The Role of LEKTI in the Fate Determination of Keratinocyte Stem Cells

SPINK5 (serine protease inhibitor Kazal-type 5) encodes the proteinase inhibitor LEKTI (lympho-epithelial Kazal-type related inhibitor). In skin, LEKTI expression is restricted to the stratum granulosum of the epidermis and the inner root sheath of hair follicles. Mutations that create premature termination codons in SPINK5 have been reported as the cause of Netherton syndrome (NS), a human autosomal recessive disorder characterized by congenital ichthyosis with defective cornification, a specific hair shaft defect known as trichorrexis invaginata or "bamboo hair", and severe atopic manifestations, including atopic dermatitis and hayfever. Spink5 knockout mice display a similar phenotype, but die at birth due to severe dehydration. In order to follow the effects of Spink5 knockout in the skin over a longer period of time, Descargues, Barrandon and colleagues transplanted whole back skin from Spink5-/- newborn mice onto the back of nude mice. Surprisingly, psoriasis-like hyperplasia, basement membrane breakdown followed by invasion of spindle-shaped epidermal cells into the dermal compartment, and formation of numerous sweat gland-like structures were observed in the grafts. These observations suggested a new role for LEKTI on the proliferation and fate determination of keratinocyte stem cells. The work described in this thesis aims to investigate the mechanisms by which LEKTI can impact these biological processes, using clonogenic keratinocytes isolated from patients with NS, and Spink5-downregulated hair follicle multipotent stem cells of the rat. I show that membrane-bounded enzymes FURIN and TACE (tumor necrosis factor alpha converting enzyme or ADAM17) are potential targets of the LEKTI inhibitory activity.
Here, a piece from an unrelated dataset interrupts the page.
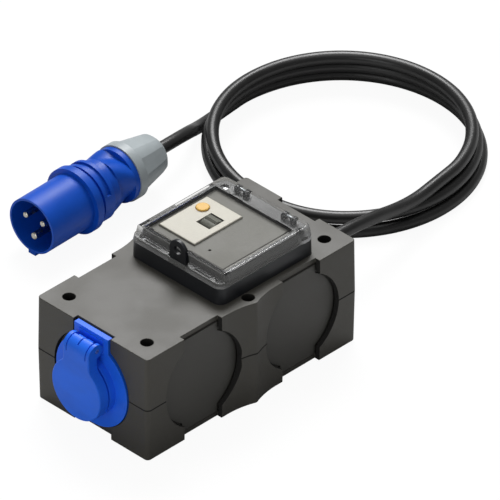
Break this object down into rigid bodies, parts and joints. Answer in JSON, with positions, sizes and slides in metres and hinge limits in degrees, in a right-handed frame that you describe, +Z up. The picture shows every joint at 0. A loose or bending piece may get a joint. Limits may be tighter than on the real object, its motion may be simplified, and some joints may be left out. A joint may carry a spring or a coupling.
{
  "type": "portable power distribution box with residual current breaker",
  "caption": "Rubber portable power box with a residual current breaker under a hinged clear window, a lidded outlet socket, and a round pin plug on a coiled cable.",
  "frame": {"origin": "centre of the housing's underside, on the surface that it stands on", "axes": "+X along the housing from the socket end to the cable gland, +Z up, so +Y points to the side where the plug lies"},
  "size_m": [0.4859, 0.2767, 0.12],
  "materials": {
    "housing_rubber": "moulded black rubber, fine matt grain",
    "black_plastic": "black moulded nylon",
    "blue_plastic": "blue moulded thermoplastic, satin gloss",
    "grey_plastic": "light grey moulded plastic",
    "plate_grey": "grey plastic plate",
    "white_plastic": "white breaker case",
    "amber_plastic": "amber push button",
    "clear_plastic": "clear polycarbonate",
    "zinc_steel": "zinc plated steel",
    "brass": "turned brass",
    "nickel_brass": "nickel plated brass pins",
    "seal_rubber": "soft black seal rubber",
    "cable_rubber": "black rubber cable sheath, slight sheen",
    "ferrite": "wound toroid core"
  },
  "bodies": {
    "housing": {"top_shell": "housing_rubber", "bottom_shell": "housing_rubber", "blank_plate_near_front": "black_plastic", "blank_plate_near_rear": "black_plastic", "blank_plate_far_front": "black_plastic", "blank_plate_far_rear": "black_plastic", "socket_carrier": "black_plastic", "gland_plate": "black_plastic", "cable_gland": "black_plastic", "gland_locknut": "black_plastic", "gland_cap_nut": "black_plastic", "window_frame": "black_plastic", "socket_core": "black_plastic", "socket_flange": "blue_plastic", "plug_housing": "blue_plastic", "plug_grip": "blue_plastic", "plug_pin_carrier": "blue_plastic", "plug_gland_nut": "grey_plastic", "device_plate": "plate_grey", "rail_clip": "plate_grey", "trip_relay": "plate_grey", "rcd_base": "white_plastic", "rcd_cover": "white_plastic", "shell_screws": "zinc_steel", "frame_screws": "zinc_steel", "din_rail": "zinc_steel", "rail_screws": "zinc_steel", "lid_spring": "zinc_steel", "window_hinge_pins": "zinc_steel", "test_button_spring": "zinc_steel", "terminal_screws": "zinc_steel", "earth_clip": "zinc_steel", "screw_inserts": "brass", "line_contacts": "brass", "rcd_terminals": "brass", "fixed_contacts": "brass", "line_pins": "nickel_brass", "earth_pin": "nickel_brass", "gland_seal": "seal_rubber", "window_seal": "seal_rubber", "plug_cord_clamp": "seal_rubber", "plug_lead": "cable_rubber", "cable_coil": "cable_rubber", "box_lead": "cable_rubber", "toroid_core": "ferrite"},
    "cover": {"window_cover": "clear_plastic"},
    "lid": {"socket_lid": "blue_plastic", "lid_pin": "zinc_steel", "lid_seal": "seal_rubber"},
    "toggle": {"rcd_toggle": "grey_plastic", "toggle_pin": "zinc_steel"},
    "test_button": {"rcd_test_button": "amber_plastic"},
    "bridge": {"contact_bridge": "black_plastic"}
  },
  "joints": [
    {"name": "cover_hinge", "type": "hinge", "parent": "housing", "child": "cover", "pos_m": [0.069, 0, 0.106], "axis": [0, 1, 0], "range_deg": [0, 105]},
    {"name": "lid_hinge", "type": "hinge", "parent": "housing", "child": "lid", "pos_m": [-0.1117, 0, 0.0774], "axis": [0, 1, 0], "range_deg": [0, 95], "stiffness_Nm_per_rad": 0.03, "springref_deg": -28.65},
    {"name": "toggle_hinge", "type": "hinge", "parent": "housing", "child": "toggle", "pos_m": [0.0254, 0.0123, 0.0995], "axis": [0, 1, 0], "range_deg": [-54, 0]},
    {"name": "test_button_press", "type": "slide", "parent": "housing", "child": "test_button", "axis": [0, 0, -1], "range_m": [0, 0.0015], "stiffness_N_per_m": 300, "springref_m": -0.002, "deforming": ["test_button_spring"]},
    {"name": "bridge_hinge", "type": "hinge", "parent": "housing", "child": "bridge", "pos_m": [0.0254, 0.018, 0.0795], "axis": [0, 1, 0], "range_deg": [-16.3, 0]}
  ],
  "couplings": [
    {"joint": "bridge_hinge", "follows": "toggle_hinge", "ratio": 0.3}
  ]
}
Moreover, I demonstrate that prominent cleavage of EDA (Ectodysplasin A) and TNFα (tumor necrosis factor alpha), proteins activated by FURIN and TACE, respectively, is observed in the absence of LEKTI. Altogether, my results thoroughly support the hypothesis that LEKTI may act as a regulator node in several signaling pathways involved in epidermal stem cell behavior.